Bridgewater left a big play on the field, but coaches will rarely complain about a quarterback getting the ball out quickly and picking up 5 yards on second down.

The second example comes on first-and-10 with Lock under center. Here, the Broncos run a concept that’s in every playbook in football: the old Air Raid staple “Y-Cross.” It’s relatively easy to read, but Lock still has trouble doing so.

That checkdown wasn’t a conservative decision necessitated by Lock’s desire to get rid of the ball quickly. He held on to it for a decent chunk of time and opted for a play that was destined to fail with defenders already converging on his intended target. These are just two plays, but they’re representative of the QBs’ respective styles and shortcomings as passers. Bridgewater’s underwhelming production is the product of overthinking and an unnecessarily hurried process; Lock’s comes from not thinking nearly enough and a painfully slow process.

Based on this, it seems like Fangio is making the right choice by starting Bridgewater. With all the firepower on this Broncos offense—and a defense capable of keeping Denver in every game—they don’t necessarily need a quarterback who will elevate the players around him. They just need a distributor who will avoid catastrophe and get the ball in the right hands. Bridgewater proved capable of that last season in Carolina, when he helped both Robby Anderson and D.J. Moore eclipse the 1,000-yard receiving mark and Curtis Samuel haul in a career-high 851 receiving yards. The Panthers were the only team in 2020 to have three wideouts reach 850 receiving yards.

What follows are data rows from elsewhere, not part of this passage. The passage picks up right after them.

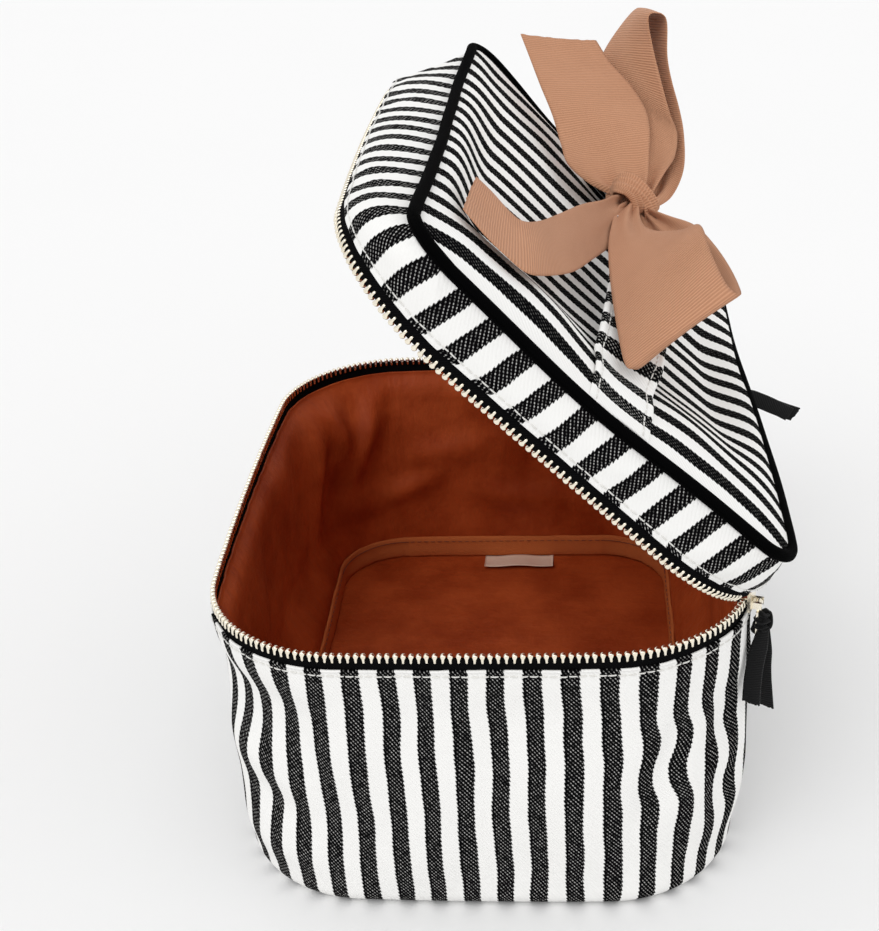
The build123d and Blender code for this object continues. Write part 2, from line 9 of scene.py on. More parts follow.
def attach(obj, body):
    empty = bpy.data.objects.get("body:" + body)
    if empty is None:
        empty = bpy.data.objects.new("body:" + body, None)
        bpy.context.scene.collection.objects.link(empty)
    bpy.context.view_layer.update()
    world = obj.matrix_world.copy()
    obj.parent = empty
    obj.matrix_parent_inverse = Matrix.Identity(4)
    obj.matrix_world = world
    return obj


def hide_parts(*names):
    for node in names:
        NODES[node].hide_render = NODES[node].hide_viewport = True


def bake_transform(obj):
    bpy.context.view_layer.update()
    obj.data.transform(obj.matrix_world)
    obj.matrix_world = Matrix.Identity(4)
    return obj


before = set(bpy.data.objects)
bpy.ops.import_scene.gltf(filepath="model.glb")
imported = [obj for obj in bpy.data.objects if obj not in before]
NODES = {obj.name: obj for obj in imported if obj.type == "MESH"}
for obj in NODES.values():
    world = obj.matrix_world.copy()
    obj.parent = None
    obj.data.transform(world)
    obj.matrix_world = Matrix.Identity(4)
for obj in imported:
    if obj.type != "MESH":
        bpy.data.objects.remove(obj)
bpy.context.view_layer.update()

# Lengths are in millimetres until a mesh is made. s is the distance round the rim
# from the middle of the back, first along the near side, z is the height, and depth
# is measured inwards from the outer face of the cloth.
MM = 0.001

RIM_Z = 118.0
HINGE_Y = 97.0
CORNER_R = 54.0
REST_ANGLE = math.radians(45.0)
BODY_CLOTH_TOP = 111.4
LID_CLOTH_BOTTOM = 124.6
WALL_HIGH = 110.0
WALL_FOOT = 0.4
WALL_TAPER = 5.0
TUCK_DEPTH, TUCK_HEIGHT = 5.5, 8.0
CLOTH_THICK = 1.0
BAND_LOW, BAND_HIGH = 126.0, 145.0
BAND_TOP = 145.6
TOP_FACE = 148.0
PIPING_Z, PIPING_R = 147.5, 2.15

# depths of the layers, from the outer face of the cloth
FOAM_IN, FOAM_OUT = 1.15, 4.05
LINING_IN, LINING_OUT = 4.25, 4.9
TAPE_IN, TAPE_OUT = 1.1, 2.0
LINING_TO_TAPE = LINING_IN - TAPE_OUT - 0.15

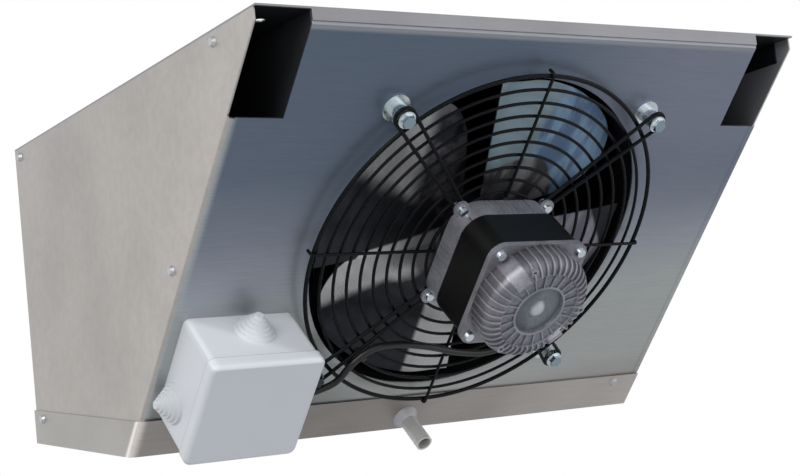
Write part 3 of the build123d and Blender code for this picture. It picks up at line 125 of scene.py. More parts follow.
class Finish:
    """A named surface: its shader, and the nodes that vary it over the piece."""

    def __init__(self, name, metallic=0.0, roughness=0.5, colour=(0.5, 0.5, 0.5), **fixed):
        self.material = bpy.data.materials.new(name)
        self.material.use_nodes = True
        self.tree = self.material.node_tree
        self.shader = self.tree.nodes["Principled BSDF"]
        self.shader.inputs["Metallic"].default_value = metallic
        self.shader.inputs["Roughness"].default_value = roughness
        self.shader.inputs["Base Color"].default_value = (*colour, 1)
        for socket, number in fixed.items():
            self.shader.inputs[socket.replace("_", " ")].default_value = number
        self.material.diffuse_color = (*colour, 1)
        self.place = self.node("ShaderNodeTexCoord", out=3)

    def node(self, kind, settings=None, values=None, out=0):
        """A node of a type, with its settings made first and then its sockets' values or links."""
        made = self.tree.nodes.new(kind)
        for name, setting in (settings or {}).items():
            if name == "stops":
                fill_ramp(made.color_ramp, setting)
            else:
                setattr(made, name, setting)
        for name, value in (values or {}).items():
            if isinstance(value, Value):
                self.tree.links.new(value.socket, made.inputs[name])
            else:
                made.inputs[name].default_value = value
        return Value(self, made.outputs[out])

    def axis(self, number):
        """One coordinate of the piece's place, 0 for X, 1 for Y and 2 for Z."""
        return self.node("ShaderNodeSeparateXYZ", values={0: self.place}, out=number)

    def noise(self, scale, stretch=(1, 1, 1), turn=(0, 0, 0), detail=3.0, seed=0.0):
        """Noise from 0 to 1 over the piece, stretched and turned as brushing or grain runs."""
        spread = self.node(
            "ShaderNodeMapping",
            values={
                "Vector": self.place,
                "Location": (seed,) * 3,
                "Rotation": turn,
                "Scale": stretch,
            },
        )
        return self.node(
            "ShaderNodeTexNoise", values={"Vector": spread, "Scale": scale, "Detail": detail}
        )

    def ramp(self, value, low, high, to_low=0.0, to_high=1.0):
        """Value carried smoothly from one range to another, and held at its ends."""
        return self.node(
            "ShaderNodeMapRange",
            {"interpolation_type": "SMOOTHSTEP"},
            {0: value, 1: low, 2: high, 3: to_low, 4: to_high},
        )

    def mix(self, factor, first, second):
        """First colour at factor 0, second at 1."""
        first = first if isinstance(first, Value) else (*first, 1)
        second = second if isinstance(second, Value) else (*second, 1)
        return self.node(
            "ShaderNodeMix", {"data_type": "RGBA"}, {0: factor, 6: first, 7: second}, out=2
        )

    def tint(self, factor, colour, by):
        """Colour times a second one, as far as a factor goes."""
        return self.node(
            "ShaderNodeMix",
            {"data_type": "RGBA", "blend_type": "MULTIPLY"},
            {0: factor, 6: colour, 7: by},
            out=2,
        )

    def shade(self, colour, by):
        """Colour made lighter or darker by a value, as much in each channel."""
        grey = self.node("ShaderNodeCombineXYZ", values={0: by, 1: by, 2: by})
        return self.tint(1.0, colour, grey)

    def set(self, **links):
        """Links values to the shader's own sockets."""
        for socket, value in links.items():
            self.tree.links.new(value.socket, self.shader.inputs[socket.replace("_", " ")])

    def bump(self, height, depth):
        """Relief from a height of 0 to 1, as deep as the depth in metres."""
        relief = self.node(
            "ShaderNodeBump", values={"Strength": 1.0, "Distance": depth, "Height": height}
        )
        self.set(Normal=relief)


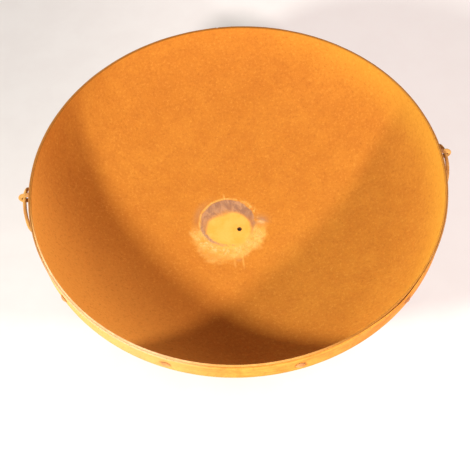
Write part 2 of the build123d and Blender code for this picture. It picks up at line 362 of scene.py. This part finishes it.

For all of Lock’s ability, he has yet to show he can get the most out of the pieces around him. And while there’s still a chance he could pull a Josh Allen and make the proverbial leap at some point, Fangio doesn’t have the time to wait. The 63-year-old has yet to lead Denver to a winning season, and he’s now coaching under a general manager who didn’t hire him. Lock’s long-term development and what happens beyond the 2021 season should be the least of Fangio’s concerns. This year is all about winning. And Bridgewater will give him the best shot at doing it.